I get some activity on the hdd LED, and that's it. It's not deadlocked, as I can ctrl+alt+del but can't really troubleshoot without some more detail.....so that's my main question: how to get more verbosity at this stage of the boot process?

More info:

Installing to an MSI GT72S gaming laptop. It has two mSATA SSD drives. I have partitioned them as such that the root partition is on a RAID0 made w/ mdadm. I used a Pappy preconfig, used kergen to detect my hardware (ensuring all things required by the handbook were enabled, including the additional LVM and raid support), and then used genkernel --lvm --mdadm --install initramfs (or roughly that) to generate the initramfs image.

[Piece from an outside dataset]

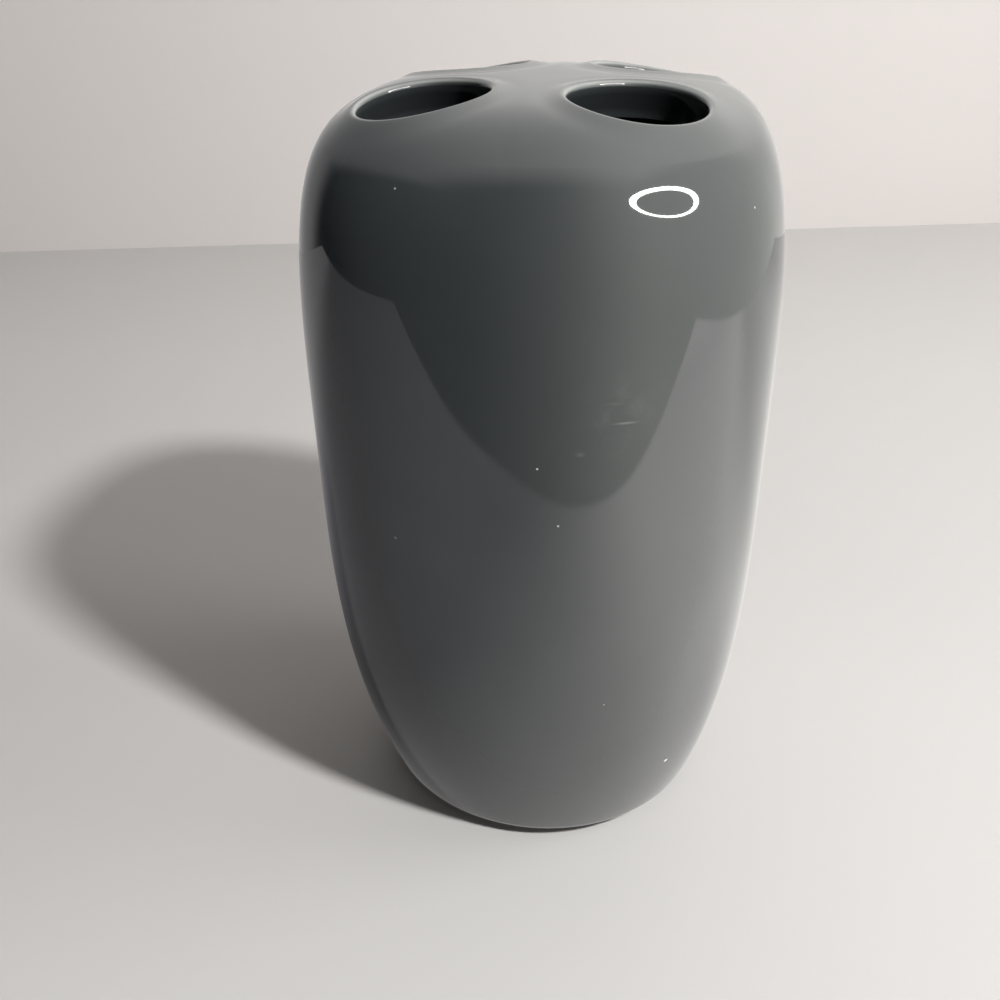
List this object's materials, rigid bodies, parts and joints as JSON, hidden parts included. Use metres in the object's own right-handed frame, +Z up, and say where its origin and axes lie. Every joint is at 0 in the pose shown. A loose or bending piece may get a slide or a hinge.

EDIT here's more as requested below:

grub.cfg

kernel config

lspci -nnk

using UEFI; no secure boot.

I've exhausted the forums as far as I can tell (lots of things that seemed like good maybe's but didn't help). Either way, I still feel like the main issue is that I'm not getting any feedback from the system and then I would know what to look at next (maybe).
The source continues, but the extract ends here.